A Path to Wider Buy-In
At least one national think tank is calling on the government to extend funding for low-income heating conversions across all fuel types and all provinces and territories. Efficiency Canada says Ottawa can shore up public support for its carbon and climate policies by making a more generous incentive under the $250-million Oil to Heat Pump Affordability Program available to low- and moderate-income households across the country, no matter what fossil fuel they currently depend on.
“The government seems to have recognized that it needs to provide tangible ways for people to reduce their emissions and energy costs through energy efficiency, and that low-income Canadians need support to pay up-front costs,” Research Director Brendan Haley told The Energy Mix in an email. “We just need that commitment to be expanded across the country and not restricted to those who heat with fuel oil.”
Efficiency Canada has been urging the government to include a low-income energy efficiency program in its Green Buildings Strategy. Now, that long-awaited release could be an opportunity to “refresh the government’s climate agenda” by talking “about improving affordability and reducing emissions at the same time,” Haley said.
“I think most Canadians accept that pollution shouldn’t be free, but they want political leaders to also understand the need for economic security and fairness,” he added. “So if the federal government wants to create the right social conditions for its carbon pricing policy, it should start by making energy efficiency accessible to every low-income Canadian, regardless of the type of fuel they use.”
After that, “more can then be done to make building retrofits easier and more affordable,” Haley wrote, by expanding pilot projects for neighbourhood-wide energy retrofits and with “efficiency as a service” models that cover the cost of deep retrofits out of the energy savings they produce over time.
Provincial Premiers Weigh In
But energy efficiency didn’t appear to be on the agenda as several provincial premiers amped up their opposition to a carbon price they’ve been vilifying for years, with Doug Ford of Ontario, Scott Moe of Saskatchewan, and Danielle Smith of Alberta demanding that Ottawa extend the carve-out to their provinces, the Globe and Mail reports.
“While this is a step in the right direction, the vast majority of people in Ontario heat their homes and businesses with natural gas and will still have to pay the carbon tax,” Ford said on social media. “I’m urging the Prime Minister to do what’s right and eliminate the tax altogether.”
“The federal government has decided that one part of Canada with one type of home heating is worthy of a carbon tax break, while those living elsewhere using another type of home heating do not,” Smith added.

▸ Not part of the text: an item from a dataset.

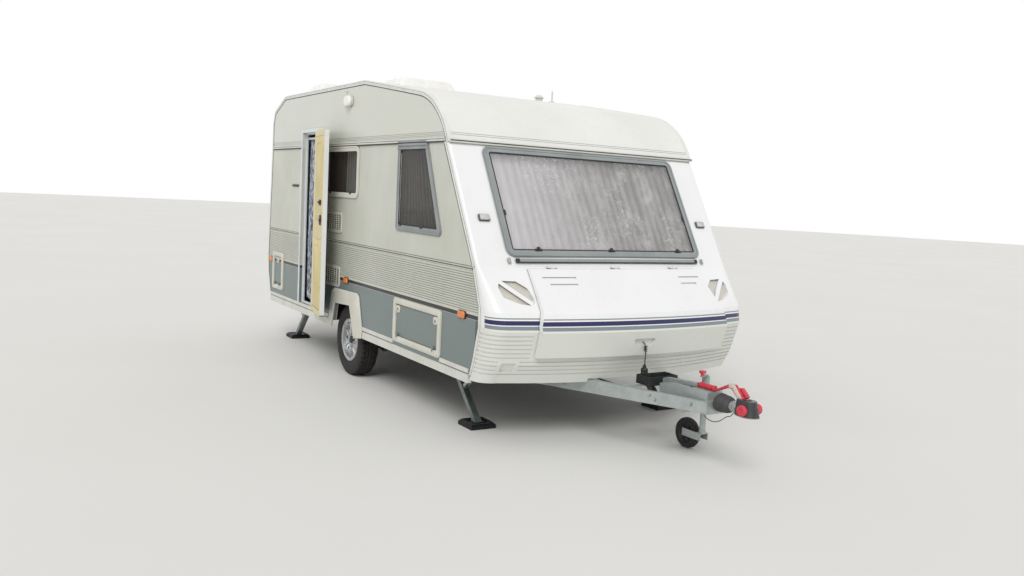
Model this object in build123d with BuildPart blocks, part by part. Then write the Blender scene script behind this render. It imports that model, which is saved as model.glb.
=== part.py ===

Alberta NDP leader Rachel Notley agreed that “to apply a carbon price to only some regions and some fuels is totally unacceptable.”
Farm and small business groups also called for exemptions to what they see as the disproportionate costs the carbon price requires them to bear.
“We’ve been told for years that there’d be no exemptions from carbon pricing because it would erode the signal to change behaviours and that any change would be a slippery slope,” said Dave Carey, co-chair of the Agriculture Carbon Alliance,” a 15-member industry initiative. “If the Trudeau government is willing to exempt Atlantic Canadians, we’re hoping to see exemptions for Canadian farmers, ranchers, and growers from coast to coast to coast as well.”
On Monday, Moe vowed to stop collecting the carbon levy from 400,000 natural gas customers in Saskatchewan if Ottawa doesn’t extend the exemption by January 1. After Rural Economic Development Minister Gudie Hutchings suggested over the weekend that Prairie provinces should elect more Liberals if they want to push for similar exemptions, Moe retorted that “this is no way to run a country”.
Hutchings had pointed out to host Vassy Kapelos on CTV’s Question Period show that the government’s decision to double the rural rebate was championed by the Atlantic Liberal caucus, but will apply across the country.
Following Thursday’s announcement, federal Conservative leader Pierre Poilievre offered his MPs’ “full cooperation” if the government suspended the carbon tax on gas heat. “Unlike Pierre Poilievre’s Conservatives, we know that climate change is real and it cannot be free to pollute,” responded Katherine Cuplinskas, a spokesperson for Deputy Prime Minister and Finance Minister Chrystia Freeland. “That’s why we put a price on carbon pollution across Canada.”
But Kory Teneycke, former director of communications to then-prime minister Stephen Harper and campaign manager for Ford, said the climbdown could simultaneously offend carbon price supporters and voters who feel they’ve been left behind by the exemption. “They were bleeding out of one side of their voter coalition,” he told Kapelos. “Now I think they’re going to be bleeding out of both sides of their voter coalition.”